COLUMN-Hooray for inflation

By Nicholas Wapshott

Nov 13 (Reuters) - There have been some extraordinary headlines in recent days. Here's the Economist: "The perils of falling inflation." Here's the Financial Times: "The eurozone needs to get inflation up again."

For those with memories of hyper-inflation and "stagflation" in the 1970s, these cogent pleas for higher prices is heresy, an irresponsible clamor for the return of an ever-changing fiscal landscape that led to widespread misery and economic turmoil.

A little history. By the mid-1970s the Western world was engulfed in an inflation typhoon - with prices rising rapidly and out of control. As companies increased prices to keep up with the higher costs of basic raw materials - such as oil, deliberately hiked way beyond the norm by the Organization of the Petroleum Exporting Countries - trade unions demanded higher wages to protect their members' standard of living. This led to higher costs, and higher prices, and so on.
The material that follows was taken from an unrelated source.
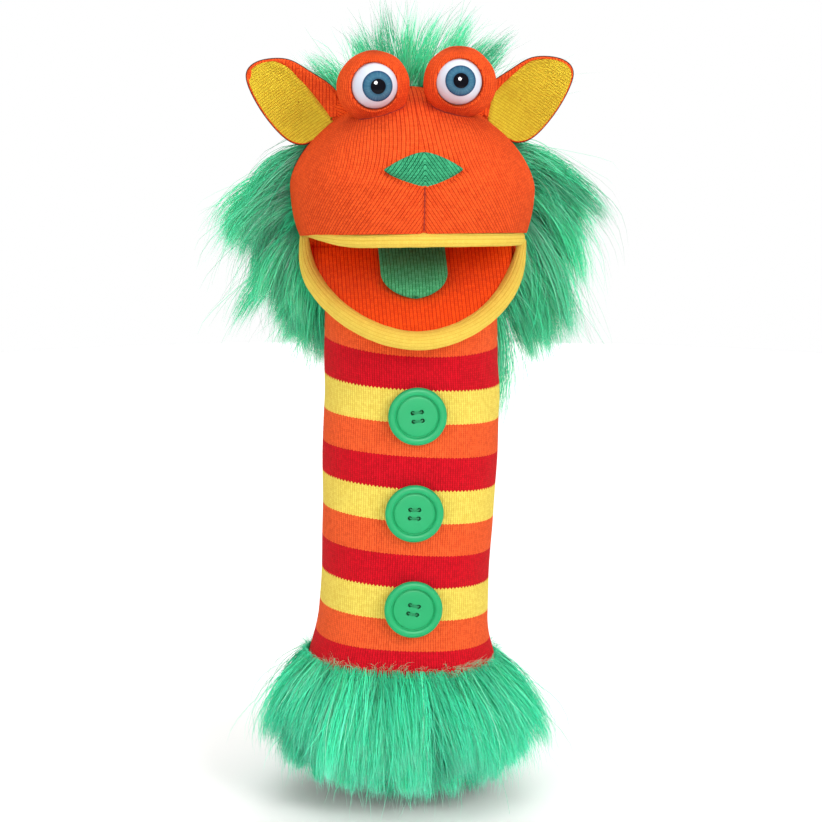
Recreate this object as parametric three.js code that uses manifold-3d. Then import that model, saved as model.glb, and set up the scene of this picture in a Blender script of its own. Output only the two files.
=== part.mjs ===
// A knitted glove puppet: a striped sleeve for the arm, a stuffed head with a working mouth,
// a tongue, two soft ears, plastic eyes, three sewn-on buttons and long-pile fur.
// Units are millimetres. +Z is up and the puppet faces -Y. The origin is the centre of the
// opening that the hand goes in at, in the plane of the cuff's rim.
// Left and right are as seen from the front: left is -X.

import * as THREE from "three";
import { mergeVertices } from "three/addons/utils/BufferGeometryUtils.js";
import Module from "manifold-3d";

const wasm = await Module();
wasm.setup();

// Gaps between pieces
const seat = 0.3; // between two pieces that touch
const softSeat = 0.8; // between a piece and what it turns against

// Sleeve
const cuffDepth = 47.8; // from the rim up to the seam under the lowest stripe
const lowestStripe = 9.6;
const stripeHeight = 16.1;
const sleeveStripes = 8; // whole stripes on the sleeve, above the lowest one
const sleeveHemWidth = 91.6;
const sleeveTopWidth = 84.4;
const sleeveHemDepth = 69;
const sleeveTopDepth = 64;
const sleeveWall = 3;
const sleevePower = 2.3; // 2 is an ellipse, more is squarer
const sleeveLean = 6.6; // how far the head stands to the right of the hand opening
const facingHeight = 14; // the hem folded inside the sleeve
const facingWall = 1.8;

// Cuff
const cuffBackingWall = 2.4;
const rimFlare = 4; // the rim is this much wider than the hem, on each side
const pileDrop = 17; // how far the pile hangs below the rim
const pileFlare = 19; // how far the pile stands off the backing
const pileSweep = 8; // the pile is brushed to the right by this
const pileRise = 3; // the pile's roots cover the seam by this
const pileRootDepth = 1.6; // how far the pile stands off at its roots
const pileTips = 0.2; // the lowest share of the pile, which thins to its tips

// Buttons
const buttonDiameter = 28;
const buttonThickness = 3.4;
const buttonWell = 20.5; // diameter of the dished middle
const buttonDish = 0.9;
const buttonHole = 2.1;
const buttonHoleSpacing = 4.2;
const buttonHoleTurn = 12; // degrees
const buttonPitch = 47.2;
const lowestButton = 80.7;
const buttonStandOff = 1.6; // between a button's back and the knit
const threadDiameter = 1.3;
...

The world became entangled in an apparently unstoppable upward spiral, like a crazy dog chasing its tail. Governments were blamed for it and broken by it, and new bold champions promising to slaughter the inflation dragon were elected in their place.

President Ronald Reagan here and Margaret Thatcher in Britain largely owed their precipitous rise to voters' weariness with the curse of inflation. And they both turned to economist Milton Friedman as a savior.

A perceptive student of economic history, Friedman and Anna Schwartz concluded that inflation was caused neither by rising costs nor the push of increased wages, but the amount of money in the system. As Friedman put it, "inflation is always and everywhere a monetary phenomenon." Monetarism was born and Keynesianism was put aside. A new Age of Inflation emerged - where inflation was the key indicator by which all government and central bank policies were measured.

It was not so much the Iranian hostage crisis that ditched President Jimmy Carter, but rather his failure to conquer inflation. He had appointed Paul A. Volcker, a Democrat, to be chairman of the Federal Reserve. But Volcker's prescription - to deliberately trip a recession to reboot the economy, and then keep a tight control of the money supply - came too late to save Carter from defeat after a single term.

Reagan's appeal for a return to "sound money" rang true with voters, and he kept on Volcker to finish the job. The result: inflation was licked, for a long while.

Fast forward to the fall of 2008, the collapse of the stock market and the freezing up of the financial system. Ruinous deflation became a serious risk. The emergency measures taken around the world, including the near $1 trillion injection of public money as a stimulus to keep the economy from total collapse, appeared to fly in the face of Friedman and all his works.